54. Asistieron los reyes godos a los concilios de Toledo y de Sevilla. Fue la principal gloria y resultado de éstos el haber transformado en mansedumbre y clemencia la fiera temeridad y el espíritu irascible y dominador de aquellos hombres bárbaros e insumisos a todo derecho, leyes y religión, que resolvían las cuestiones guiados sólo por los cánones de la violencia y la tiranía.

55. El proceso gradual de la conversión de Recaredo -que escucha a Leandro disertando acerca de la fe y la religión, primero con sorpresa a causa de la poca costumbre, con creciente atención luego, y, por último, vencido por la fuerza del discurso, con afanoso interés- confirma la razón de estas mutaciones.

56. Gozaba Leandro de tanta autoridad y tan justificada opinión de erudito, que aquel gran caballero Gregorio, primer Papa de la Iglesia Romana con este nombre, tuvo a gran honra dedicarle los Comentarios que compuso sobre Job.

57. Una de las principales victorias conseguidas por la elocuencia de Isidoro tuvo lugar cuando el concilio reunido en la capital hispalense quebrantó las fuerzas de los acéfalos, engreídos con la protección del rey Sisebuto, el que expulso de su reino a los judíos.

58. El godo Chintila admiró la doctrina de Eugenio; y Wamba y Ervigio quedaron estupefactos al oír la defensa de la virginidad y pureza de la Madre del Salvador, contra Elvidio, hecha por el Obispo Alfonso (*).

59. La serie de obispos godos concedida al pueblo español, fue don providencial y beneficioso para que con él se consolidase o recobrase la libertad del nombre cristiano.

Jamás en España se celebraron, ni pudieron celebrarse, ni celebrados, llevarse a más perfección, tantos concilios, si no hubiera sido merced a los profundos conocimientos de los españoles en las Sagradas Escrituras y en la lengua que Cristo consagró en la Cruz y que. no hace muchos años, introdujo en las escuelas públicas, asignando crecidos salarios, el Sínodo de Viena.

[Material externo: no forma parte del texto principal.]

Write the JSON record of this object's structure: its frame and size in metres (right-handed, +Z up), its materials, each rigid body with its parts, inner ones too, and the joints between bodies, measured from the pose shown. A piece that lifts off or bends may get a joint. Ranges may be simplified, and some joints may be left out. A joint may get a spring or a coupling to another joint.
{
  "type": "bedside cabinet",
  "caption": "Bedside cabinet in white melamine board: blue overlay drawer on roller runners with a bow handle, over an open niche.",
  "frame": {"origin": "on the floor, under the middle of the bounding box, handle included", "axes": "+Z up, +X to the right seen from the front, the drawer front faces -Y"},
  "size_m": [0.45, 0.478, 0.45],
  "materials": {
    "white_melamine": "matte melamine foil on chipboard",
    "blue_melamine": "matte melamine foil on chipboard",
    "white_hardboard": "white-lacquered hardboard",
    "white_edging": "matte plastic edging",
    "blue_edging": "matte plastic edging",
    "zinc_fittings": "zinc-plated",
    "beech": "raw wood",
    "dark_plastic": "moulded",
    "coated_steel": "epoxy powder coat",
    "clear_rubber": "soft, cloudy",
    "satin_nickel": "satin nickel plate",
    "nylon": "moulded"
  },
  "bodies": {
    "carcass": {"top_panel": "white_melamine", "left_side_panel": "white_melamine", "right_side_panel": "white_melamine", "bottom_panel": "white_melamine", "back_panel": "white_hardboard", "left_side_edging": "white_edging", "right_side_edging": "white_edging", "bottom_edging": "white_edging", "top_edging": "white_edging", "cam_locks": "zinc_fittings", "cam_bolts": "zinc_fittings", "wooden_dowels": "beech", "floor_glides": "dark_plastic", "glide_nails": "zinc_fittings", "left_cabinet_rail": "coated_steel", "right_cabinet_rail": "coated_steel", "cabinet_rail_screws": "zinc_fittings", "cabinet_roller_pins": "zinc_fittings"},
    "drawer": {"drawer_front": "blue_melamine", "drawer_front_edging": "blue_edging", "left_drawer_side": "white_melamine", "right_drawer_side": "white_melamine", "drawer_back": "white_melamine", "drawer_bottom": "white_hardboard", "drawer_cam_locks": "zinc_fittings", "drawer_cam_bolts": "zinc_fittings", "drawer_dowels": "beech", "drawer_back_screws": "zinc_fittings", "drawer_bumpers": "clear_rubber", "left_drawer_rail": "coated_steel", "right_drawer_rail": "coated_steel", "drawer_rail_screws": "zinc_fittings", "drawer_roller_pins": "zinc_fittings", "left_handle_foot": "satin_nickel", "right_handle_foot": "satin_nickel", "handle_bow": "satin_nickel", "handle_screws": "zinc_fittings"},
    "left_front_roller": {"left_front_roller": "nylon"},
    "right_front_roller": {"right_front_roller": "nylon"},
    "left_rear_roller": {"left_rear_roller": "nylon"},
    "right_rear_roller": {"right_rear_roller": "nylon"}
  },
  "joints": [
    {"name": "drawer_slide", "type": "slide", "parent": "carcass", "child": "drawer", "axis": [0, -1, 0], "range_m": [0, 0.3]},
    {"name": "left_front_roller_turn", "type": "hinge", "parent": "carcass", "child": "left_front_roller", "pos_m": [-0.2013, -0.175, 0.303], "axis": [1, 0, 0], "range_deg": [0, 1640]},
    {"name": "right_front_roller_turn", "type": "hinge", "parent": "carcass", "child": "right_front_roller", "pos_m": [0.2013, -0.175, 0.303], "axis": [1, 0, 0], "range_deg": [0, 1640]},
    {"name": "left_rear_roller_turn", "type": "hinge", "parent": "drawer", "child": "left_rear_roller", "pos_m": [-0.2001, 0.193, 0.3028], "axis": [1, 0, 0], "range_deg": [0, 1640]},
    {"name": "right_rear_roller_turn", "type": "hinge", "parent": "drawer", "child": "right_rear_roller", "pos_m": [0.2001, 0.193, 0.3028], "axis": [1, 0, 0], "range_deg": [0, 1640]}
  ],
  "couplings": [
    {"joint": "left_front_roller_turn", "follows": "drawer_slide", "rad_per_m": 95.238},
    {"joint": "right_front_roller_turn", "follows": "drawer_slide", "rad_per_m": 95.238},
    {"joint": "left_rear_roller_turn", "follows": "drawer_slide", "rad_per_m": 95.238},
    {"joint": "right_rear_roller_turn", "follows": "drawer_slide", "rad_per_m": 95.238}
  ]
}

60. Y no faltaron prelados españoles, preceptores de poderosos reyes y verdaderos maestros de la nobleza goda, que vieron el fruto de sus prudentes y piadosas enseñanzas en el solemne juramento -con que éstos ante los altares se comprometían- de combatir siempre a los enemigos del nombre cristiano. Promesa fiel y valerosamente cumplida desde el santo rey Pelayo hasta la última guerra contra los sarracenos en Granada, en las almenas de cuyos alcázares vimos por fin flamear la espada teñida en sangre y la bandera victoriosa del rey Fernando, quien mientras vivió no cesó de guerrear contra los hijos de la vecina Mauritania.

61. No olvidando este juramento, el cristianísimo César Carlos V empeñóse en la doble empresa de sofocar la rebelión de los germanos -gente numerosa y bárbara- embriagados con la impiedad de Lutero, y en la otra de acabar de descubrir más allá del océano, las tierras ya presentadas en tiempos de Alejandro.